MATERIAL SUPPLIED:
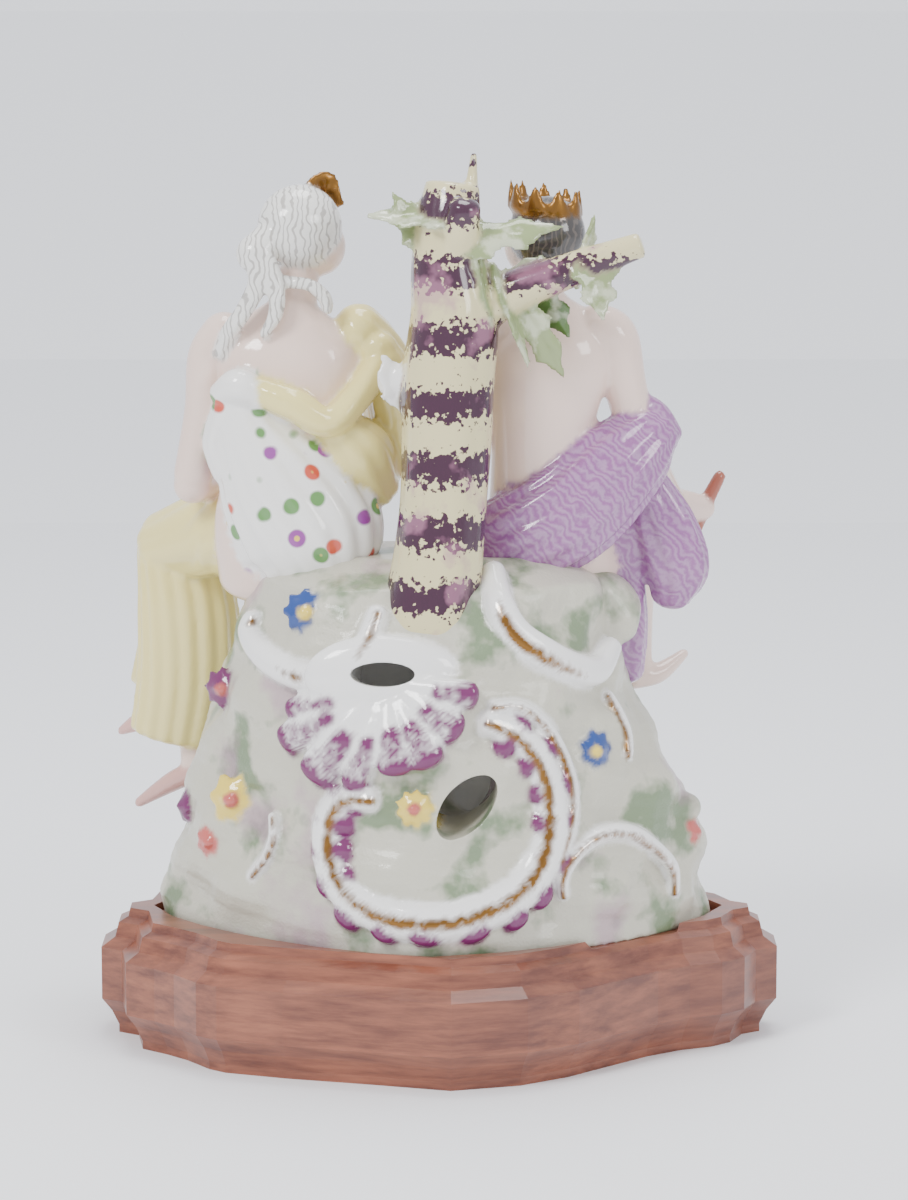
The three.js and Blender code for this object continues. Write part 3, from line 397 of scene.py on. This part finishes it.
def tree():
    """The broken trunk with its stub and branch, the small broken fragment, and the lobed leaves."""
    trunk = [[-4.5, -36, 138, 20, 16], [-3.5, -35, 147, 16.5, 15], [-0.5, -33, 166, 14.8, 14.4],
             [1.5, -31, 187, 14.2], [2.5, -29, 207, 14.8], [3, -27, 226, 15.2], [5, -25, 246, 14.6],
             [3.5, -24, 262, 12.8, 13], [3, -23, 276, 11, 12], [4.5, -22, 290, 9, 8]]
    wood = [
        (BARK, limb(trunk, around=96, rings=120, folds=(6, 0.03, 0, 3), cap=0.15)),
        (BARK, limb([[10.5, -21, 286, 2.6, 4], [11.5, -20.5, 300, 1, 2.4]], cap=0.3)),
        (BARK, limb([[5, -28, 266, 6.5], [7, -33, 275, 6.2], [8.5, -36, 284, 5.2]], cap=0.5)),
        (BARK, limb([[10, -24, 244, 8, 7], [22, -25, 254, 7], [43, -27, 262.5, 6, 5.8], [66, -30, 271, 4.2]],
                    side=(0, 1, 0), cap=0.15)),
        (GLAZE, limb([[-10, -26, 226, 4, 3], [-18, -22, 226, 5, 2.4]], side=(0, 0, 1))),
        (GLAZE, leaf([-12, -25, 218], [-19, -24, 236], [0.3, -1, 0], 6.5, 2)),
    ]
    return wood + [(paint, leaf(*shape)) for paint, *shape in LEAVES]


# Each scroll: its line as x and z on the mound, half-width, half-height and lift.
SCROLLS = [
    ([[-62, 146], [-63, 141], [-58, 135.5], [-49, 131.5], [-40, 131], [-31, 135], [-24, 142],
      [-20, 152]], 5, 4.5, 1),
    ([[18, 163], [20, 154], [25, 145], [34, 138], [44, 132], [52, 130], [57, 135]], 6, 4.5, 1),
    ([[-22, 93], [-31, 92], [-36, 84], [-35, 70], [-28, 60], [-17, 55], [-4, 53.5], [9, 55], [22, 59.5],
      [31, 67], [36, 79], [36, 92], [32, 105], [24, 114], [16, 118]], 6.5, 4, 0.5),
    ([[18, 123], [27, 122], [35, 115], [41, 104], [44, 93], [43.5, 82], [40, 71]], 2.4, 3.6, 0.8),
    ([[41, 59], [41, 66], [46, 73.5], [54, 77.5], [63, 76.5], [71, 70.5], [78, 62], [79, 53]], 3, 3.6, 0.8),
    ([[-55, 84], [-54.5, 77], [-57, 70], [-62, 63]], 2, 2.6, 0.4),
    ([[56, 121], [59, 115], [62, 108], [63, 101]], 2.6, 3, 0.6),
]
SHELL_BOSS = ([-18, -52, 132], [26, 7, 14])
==
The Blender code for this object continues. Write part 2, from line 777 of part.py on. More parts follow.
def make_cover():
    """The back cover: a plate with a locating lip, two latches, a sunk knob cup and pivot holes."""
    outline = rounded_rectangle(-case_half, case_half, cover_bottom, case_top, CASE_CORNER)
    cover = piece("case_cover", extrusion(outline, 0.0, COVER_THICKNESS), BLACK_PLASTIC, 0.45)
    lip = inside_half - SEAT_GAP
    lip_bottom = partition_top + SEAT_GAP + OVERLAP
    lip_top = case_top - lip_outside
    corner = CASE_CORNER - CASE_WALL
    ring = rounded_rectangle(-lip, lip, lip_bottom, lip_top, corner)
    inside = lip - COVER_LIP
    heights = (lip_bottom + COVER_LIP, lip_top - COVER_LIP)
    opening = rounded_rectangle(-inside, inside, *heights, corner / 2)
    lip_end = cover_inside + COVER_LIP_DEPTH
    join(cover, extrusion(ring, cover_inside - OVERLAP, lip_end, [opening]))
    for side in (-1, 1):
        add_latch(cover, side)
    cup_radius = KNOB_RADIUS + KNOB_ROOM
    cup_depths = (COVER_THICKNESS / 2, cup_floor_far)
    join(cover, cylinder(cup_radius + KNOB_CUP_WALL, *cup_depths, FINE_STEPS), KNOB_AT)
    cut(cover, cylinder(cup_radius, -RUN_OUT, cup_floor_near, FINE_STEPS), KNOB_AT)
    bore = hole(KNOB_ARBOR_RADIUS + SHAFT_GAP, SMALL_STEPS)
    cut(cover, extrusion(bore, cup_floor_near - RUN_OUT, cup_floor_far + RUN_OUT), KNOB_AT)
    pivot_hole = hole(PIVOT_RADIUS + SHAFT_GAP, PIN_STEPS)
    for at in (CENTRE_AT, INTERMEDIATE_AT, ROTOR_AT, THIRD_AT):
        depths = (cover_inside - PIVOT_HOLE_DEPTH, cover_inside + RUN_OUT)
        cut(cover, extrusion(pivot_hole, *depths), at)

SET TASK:
In the listing above, find the line containing "The Blender code" and the line containing "cut(cover, extrusion(pivot_hole, *depths), at)", then repeat those two lines and everything between them exactly.

WORKED ANSWER:
The Blender code for this object continues. Write part 2, from line 777 of part.py on. More parts follow.
def make_cover():
    """The back cover: a plate with a locating lip, two latches, a sunk knob cup and pivot holes."""
    outline = rounded_rectangle(-case_half, case_half, cover_bottom, case_top, CASE_CORNER)
    cover = piece("case_cover", extrusion(outline, 0.0, COVER_THICKNESS), BLACK_PLASTIC, 0.45)
    lip = inside_half - SEAT_GAP
    lip_bottom = partition_top + SEAT_GAP + OVERLAP
    lip_top = case_top - lip_outside
    corner = CASE_CORNER - CASE_WALL
    ring = rounded_rectangle(-lip, lip, lip_bottom, lip_top, corner)
    inside = lip - COVER_LIP
    heights = (lip_bottom + COVER_LIP, lip_top - COVER_LIP)
    opening = rounded_rectangle(-inside, inside, *heights, corner / 2)
    lip_end = cover_inside + COVER_LIP_DEPTH
    join(cover, extrusion(ring, cover_inside - OVERLAP, lip_end, [opening]))
    for side in (-1, 1):
        add_latch(cover, side)
    cup_radius = KNOB_RADIUS + KNOB_ROOM
    cup_depths = (COVER_THICKNESS / 2, cup_floor_far)
    join(cover, cylinder(cup_radius + KNOB_CUP_WALL, *cup_depths, FINE_STEPS), KNOB_AT)
    cut(cover, cylinder(cup_radius, -RUN_OUT, cup_floor_near, FINE_STEPS), KNOB_AT)
    bore = hole(KNOB_ARBOR_RADIUS + SHAFT_GAP, SMALL_STEPS)
    cut(cover, extrusion(bore, cup_floor_near - RUN_OUT, cup_floor_far + RUN_OUT), KNOB_AT)
    pivot_hole = hole(PIVOT_RADIUS + SHAFT_GAP, PIN_STEPS)
    for at in (CENTRE_AT, INTERMEDIATE_AT, ROTOR_AT, THIRD_AT):
        depths = (cover_inside - PIVOT_HOLE_DEPTH, cover_inside + RUN_OUT)
        cut(cover, extrusion(pivot_hole, *depths), at)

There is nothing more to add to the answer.